In truth, the 1960s/70s women's movement was different at first.  Feminist ideology influenced and/or energized organizations that really made a difference in the lives of all women, like Planned Parenthood - an organization that was started by Margaret Sanger, a first wave feminist and onetime labor activist.  Some other efforts championed in the glory days of feminism were the creation of professionalized day care centers, job training programs, battered women's shelters. Affirmative Action has its problems; however, women and African Americans would not have been hired into traditionally white male jobs or professions without it.  Again, not because they were not capable of doing the jobs, but because they would never have gotten an interview without Affirmative Action stepping on the toes of the white guys in charge of Human Resources.

Second wave feminism WAS successful in altering the cultural landscape and making things a bit better for women.

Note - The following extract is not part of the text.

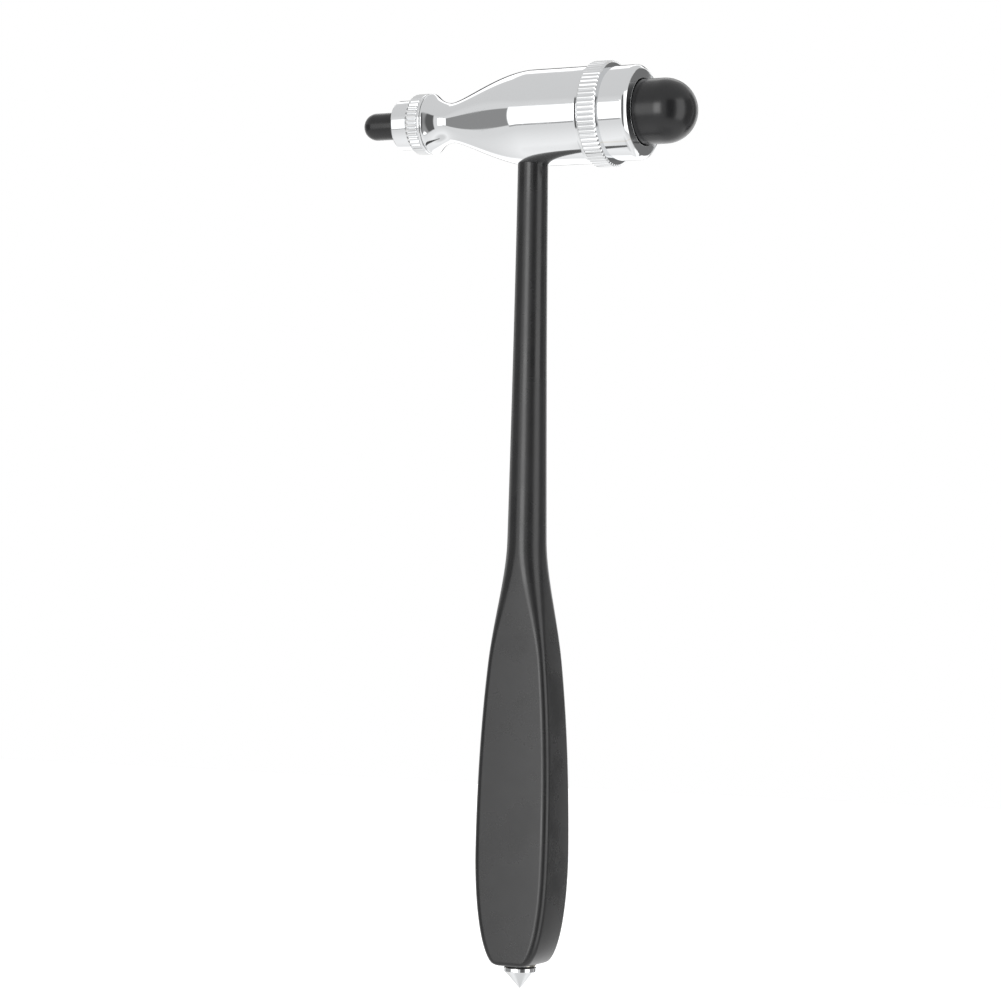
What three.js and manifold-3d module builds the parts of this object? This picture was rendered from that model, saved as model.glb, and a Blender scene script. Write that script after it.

Don't let anyone tell you any different.  Why then is the concept of feminism seemingly still a hard sell for young women, women of color, rural women, and working class women?  In my opinion, the "second wave" of the women's movement
simply did not finish the job, instead becoming decadent, myopic, and self-serving. The leadership failed to stay interested in or establish meaningful dialogue with these disparate groups of women. When that happened, it stopped being relevant to the majority of women. It is all about perception, after all.